→ **TASK OBJECTIVE**:
Write out every entry exactly as it stands.

→ **ITEMS**:
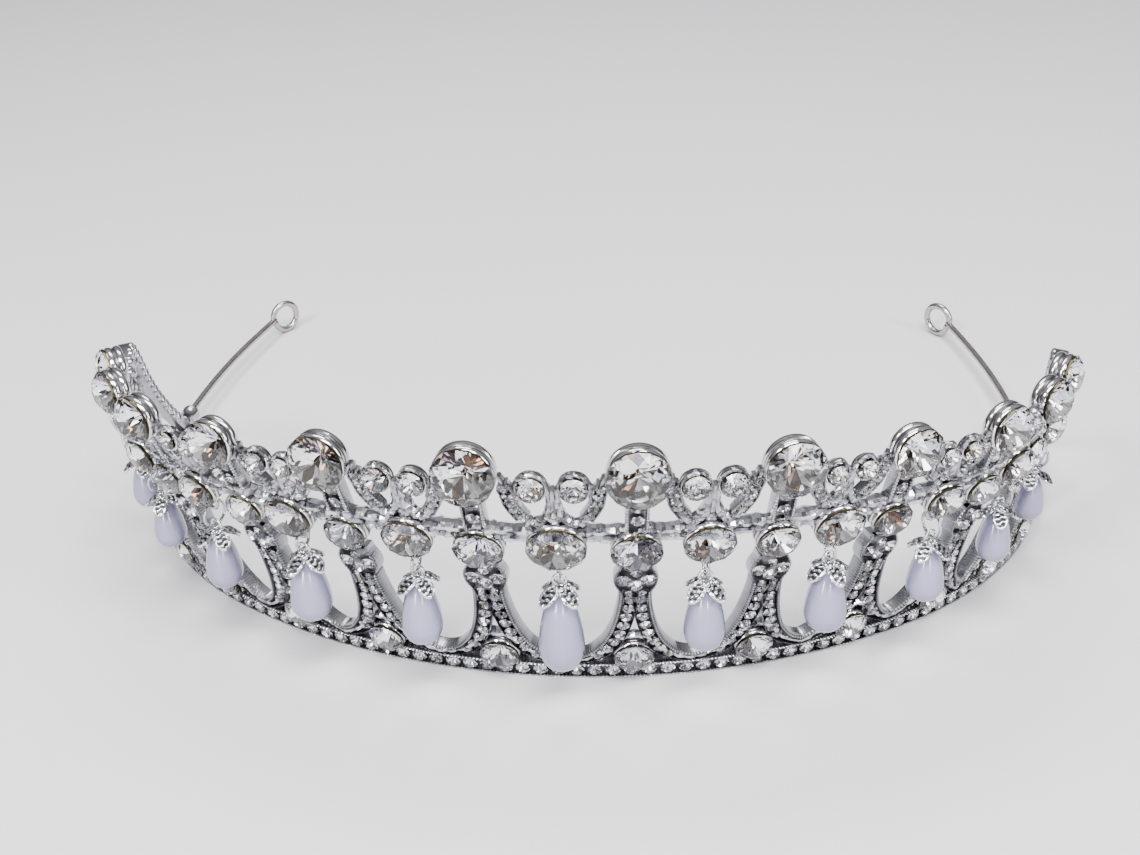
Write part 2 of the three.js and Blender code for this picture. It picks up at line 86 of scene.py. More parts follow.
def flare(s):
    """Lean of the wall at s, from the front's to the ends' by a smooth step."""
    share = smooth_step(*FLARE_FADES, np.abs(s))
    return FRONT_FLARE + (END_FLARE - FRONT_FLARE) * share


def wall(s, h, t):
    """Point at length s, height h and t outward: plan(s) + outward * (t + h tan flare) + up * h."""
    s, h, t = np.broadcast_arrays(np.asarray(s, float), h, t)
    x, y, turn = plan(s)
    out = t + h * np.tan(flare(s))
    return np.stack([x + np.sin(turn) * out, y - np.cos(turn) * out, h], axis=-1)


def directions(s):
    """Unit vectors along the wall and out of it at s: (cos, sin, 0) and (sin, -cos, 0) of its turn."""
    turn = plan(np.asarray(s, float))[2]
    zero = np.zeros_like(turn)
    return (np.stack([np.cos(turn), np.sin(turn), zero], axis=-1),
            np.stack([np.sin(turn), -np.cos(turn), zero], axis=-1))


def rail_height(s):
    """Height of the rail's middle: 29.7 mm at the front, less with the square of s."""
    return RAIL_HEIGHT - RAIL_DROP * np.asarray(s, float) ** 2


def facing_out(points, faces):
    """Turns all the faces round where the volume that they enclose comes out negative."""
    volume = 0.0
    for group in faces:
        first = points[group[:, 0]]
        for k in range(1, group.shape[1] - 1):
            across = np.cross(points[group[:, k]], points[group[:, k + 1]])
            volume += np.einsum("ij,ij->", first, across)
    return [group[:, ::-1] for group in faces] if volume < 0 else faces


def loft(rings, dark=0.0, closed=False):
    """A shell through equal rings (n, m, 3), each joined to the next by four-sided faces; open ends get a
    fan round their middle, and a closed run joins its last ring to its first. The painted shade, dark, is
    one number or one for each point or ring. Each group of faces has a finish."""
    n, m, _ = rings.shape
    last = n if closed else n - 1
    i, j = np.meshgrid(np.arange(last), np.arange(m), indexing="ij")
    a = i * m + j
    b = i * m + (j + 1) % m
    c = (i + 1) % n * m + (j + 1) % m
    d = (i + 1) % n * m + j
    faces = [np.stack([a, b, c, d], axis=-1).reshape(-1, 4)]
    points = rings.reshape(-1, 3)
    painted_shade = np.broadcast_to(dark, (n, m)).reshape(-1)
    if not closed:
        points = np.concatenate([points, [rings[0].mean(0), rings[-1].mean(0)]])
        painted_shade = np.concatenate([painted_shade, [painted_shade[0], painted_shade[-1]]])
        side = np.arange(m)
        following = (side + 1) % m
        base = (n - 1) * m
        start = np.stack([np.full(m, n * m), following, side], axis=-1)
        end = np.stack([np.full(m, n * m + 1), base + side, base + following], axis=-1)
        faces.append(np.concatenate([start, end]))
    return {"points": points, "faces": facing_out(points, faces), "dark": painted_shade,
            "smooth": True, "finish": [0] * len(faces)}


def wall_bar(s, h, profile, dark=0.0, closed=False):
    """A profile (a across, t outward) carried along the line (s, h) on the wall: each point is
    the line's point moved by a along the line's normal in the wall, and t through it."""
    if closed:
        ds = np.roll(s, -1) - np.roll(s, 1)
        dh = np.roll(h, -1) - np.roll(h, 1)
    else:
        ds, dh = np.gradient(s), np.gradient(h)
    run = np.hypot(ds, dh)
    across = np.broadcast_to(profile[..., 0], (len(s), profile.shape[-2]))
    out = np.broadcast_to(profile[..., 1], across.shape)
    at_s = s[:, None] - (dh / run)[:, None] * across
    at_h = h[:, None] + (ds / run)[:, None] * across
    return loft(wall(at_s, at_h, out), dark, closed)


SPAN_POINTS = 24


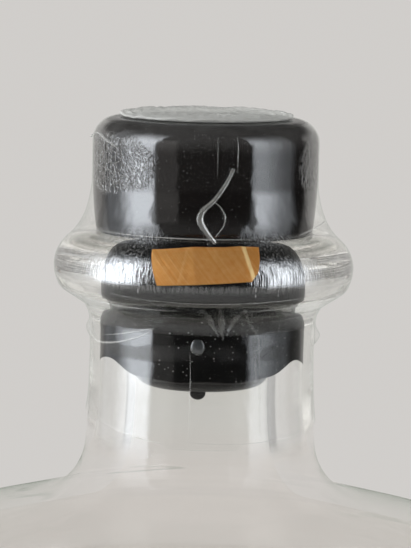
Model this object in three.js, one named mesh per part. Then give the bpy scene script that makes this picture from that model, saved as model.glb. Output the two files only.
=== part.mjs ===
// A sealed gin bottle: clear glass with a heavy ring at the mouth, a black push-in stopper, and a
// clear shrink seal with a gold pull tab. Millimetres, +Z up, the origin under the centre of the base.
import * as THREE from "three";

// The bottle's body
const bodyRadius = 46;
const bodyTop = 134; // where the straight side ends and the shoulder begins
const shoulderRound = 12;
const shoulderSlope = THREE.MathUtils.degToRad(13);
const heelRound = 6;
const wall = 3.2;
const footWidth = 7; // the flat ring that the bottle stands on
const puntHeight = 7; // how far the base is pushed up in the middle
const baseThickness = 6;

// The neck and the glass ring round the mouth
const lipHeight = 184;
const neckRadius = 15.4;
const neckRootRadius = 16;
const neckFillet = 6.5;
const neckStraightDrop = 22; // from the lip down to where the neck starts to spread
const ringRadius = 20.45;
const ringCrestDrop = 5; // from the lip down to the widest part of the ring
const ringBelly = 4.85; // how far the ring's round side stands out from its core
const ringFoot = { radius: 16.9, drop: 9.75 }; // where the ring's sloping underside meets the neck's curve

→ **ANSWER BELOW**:
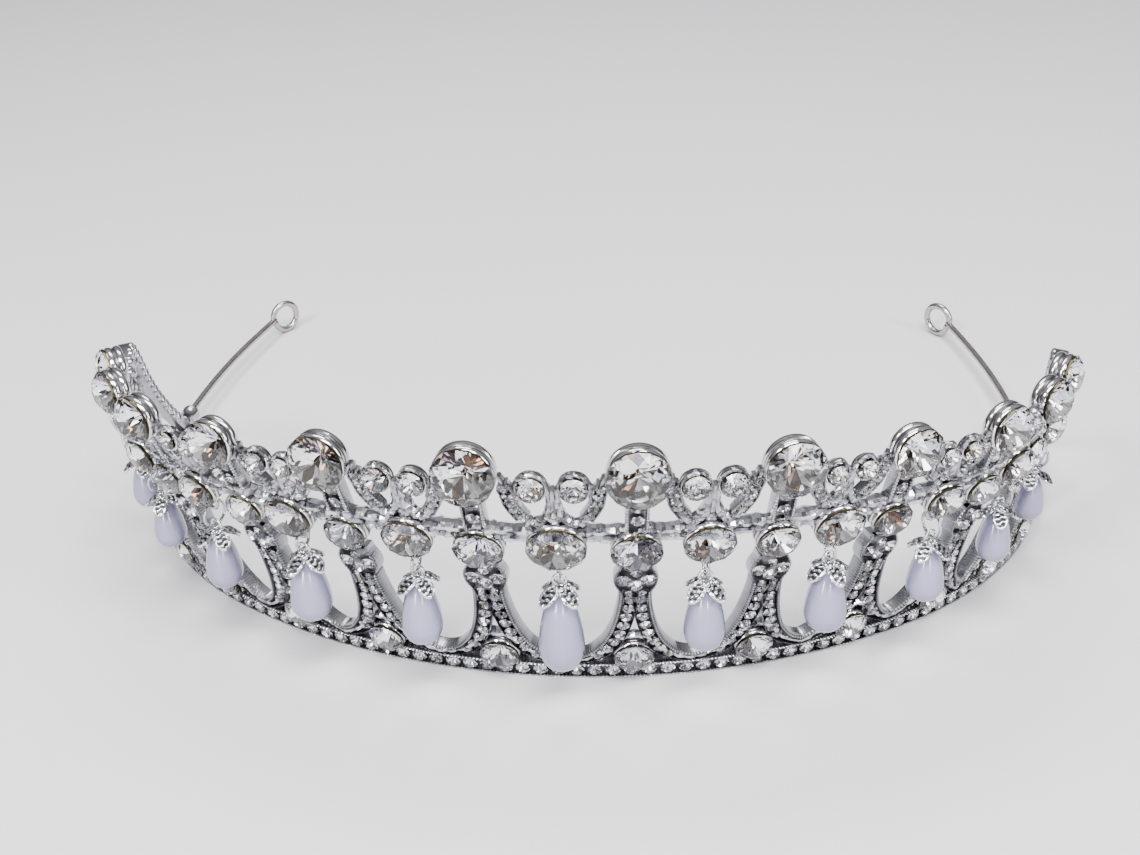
Write part 2 of the three.js and Blender code for this picture. It picks up at line 86 of scene.py. More parts follow.
def flare(s):
    """Lean of the wall at s, from the front's to the ends' by a smooth step."""
    share = smooth_step(*FLARE_FADES, np.abs(s))
    return FRONT_FLARE + (END_FLARE - FRONT_FLARE) * share


def wall(s, h, t):
    """Point at length s, height h and t outward: plan(s) + outward * (t + h tan flare) + up * h."""
    s, h, t = np.broadcast_arrays(np.asarray(s, float), h, t)
    x, y, turn = plan(s)
    out = t + h * np.tan(flare(s))
    return np.stack([x + np.sin(turn) * out, y - np.cos(turn) * out, h], axis=-1)


def directions(s):
    """Unit vectors along the wall and out of it at s: (cos, sin, 0) and (sin, -cos, 0) of its turn."""
    turn = plan(np.asarray(s, float))[2]
    zero = np.zeros_like(turn)
    return (np.stack([np.cos(turn), np.sin(turn), zero], axis=-1),
            np.stack([np.sin(turn), -np.cos(turn), zero], axis=-1))


def rail_height(s):
    """Height of the rail's middle: 29.7 mm at the front, less with the square of s."""
    return RAIL_HEIGHT - RAIL_DROP * np.asarray(s, float) ** 2


def facing_out(points, faces):
    """Turns all the faces round where the volume that they enclose comes out negative."""
    volume = 0.0
    for group in faces:
        first = points[group[:, 0]]
        for k in range(1, group.shape[1] - 1):
            across = np.cross(points[group[:, k]], points[group[:, k + 1]])
            volume += np.einsum("ij,ij->", first, across)
    return [group[:, ::-1] for group in faces] if volume < 0 else faces


def loft(rings, dark=0.0, closed=False):
    """A shell through equal rings (n, m, 3), each joined to the next by four-sided faces; open ends get a
    fan round their middle, and a closed run joins its last ring to its first. The painted shade, dark, is
    one number or one for each point or ring. Each group of faces has a finish."""
    n, m, _ = rings.shape
    last = n if closed else n - 1
    i, j = np.meshgrid(np.arange(last), np.arange(m), indexing="ij")
    a = i * m + j
    b = i * m + (j + 1) % m
    c = (i + 1) % n * m + (j + 1) % m
    d = (i + 1) % n * m + j
    faces = [np.stack([a, b, c, d], axis=-1).reshape(-1, 4)]
    points = rings.reshape(-1, 3)
    painted_shade = np.broadcast_to(dark, (n, m)).reshape(-1)
    if not closed:
        points = np.concatenate([points, [rings[0].mean(0), rings[-1].mean(0)]])
        painted_shade = np.concatenate([painted_shade, [painted_shade[0], painted_shade[-1]]])
        side = np.arange(m)
        following = (side + 1) % m
        base = (n - 1) * m
        start = np.stack([np.full(m, n * m), following, side], axis=-1)
        end = np.stack([np.full(m, n * m + 1), base + side, base + following], axis=-1)
        faces.append(np.concatenate([start, end]))
    return {"points": points, "faces": facing_out(points, faces), "dark": painted_shade,
            "smooth": True, "finish": [0] * len(faces)}


def wall_bar(s, h, profile, dark=0.0, closed=False):
    """A profile (a across, t outward) carried along the line (s, h) on the wall: each point is
    the line's point moved by a along the line's normal in the wall, and t through it."""
    if closed:
        ds = np.roll(s, -1) - np.roll(s, 1)
        dh = np.roll(h, -1) - np.roll(h, 1)
    else:
        ds, dh = np.gradient(s), np.gradient(h)
    run = np.hypot(ds, dh)
    across = np.broadcast_to(profile[..., 0], (len(s), profile.shape[-2]))
    out = np.broadcast_to(profile[..., 1], across.shape)
    at_s = s[:, None] - (dh / run)[:, None] * across
    at_h = h[:, None] + (ds / run)[:, None] * across
    return loft(wall(at_s, at_h, out), dark, closed)


SPAN_POINTS = 24


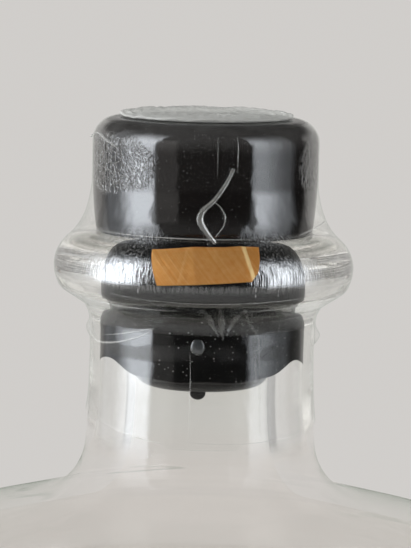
Model this object in three.js, one named mesh per part. Then give the bpy scene script that makes this picture from that model, saved as model.glb. Output the two files only.
=== part.mjs ===
// A sealed gin bottle: clear glass with a heavy ring at the mouth, a black push-in stopper, and a
// clear shrink seal with a gold pull tab. Millimetres, +Z up, the origin under the centre of the base.
import * as THREE from "three";

// The bottle's body
const bodyRadius = 46;
const bodyTop = 134; // where the straight side ends and the shoulder begins
const shoulderRound = 12;
const shoulderSlope = THREE.MathUtils.degToRad(13);
const heelRound = 6;
const wall = 3.2;
const footWidth = 7; // the flat ring that the bottle stands on
const puntHeight = 7; // how far the base is pushed up in the middle
const baseThickness = 6;

// The neck and the glass ring round the mouth
const lipHeight = 184;
const neckRadius = 15.4;
const neckRootRadius = 16;
const neckFillet = 6.5;
const neckStraightDrop = 22; // from the lip down to where the neck starts to spread
const ringRadius = 20.45;
const ringCrestDrop = 5; // from the lip down to the widest part of the ring
const ringBelly = 4.85; // how far the ring's round side stands out from its core
const ringFoot = { radius: 16.9, drop: 9.75 }; // where the ring's sloping underside meets the neck's curve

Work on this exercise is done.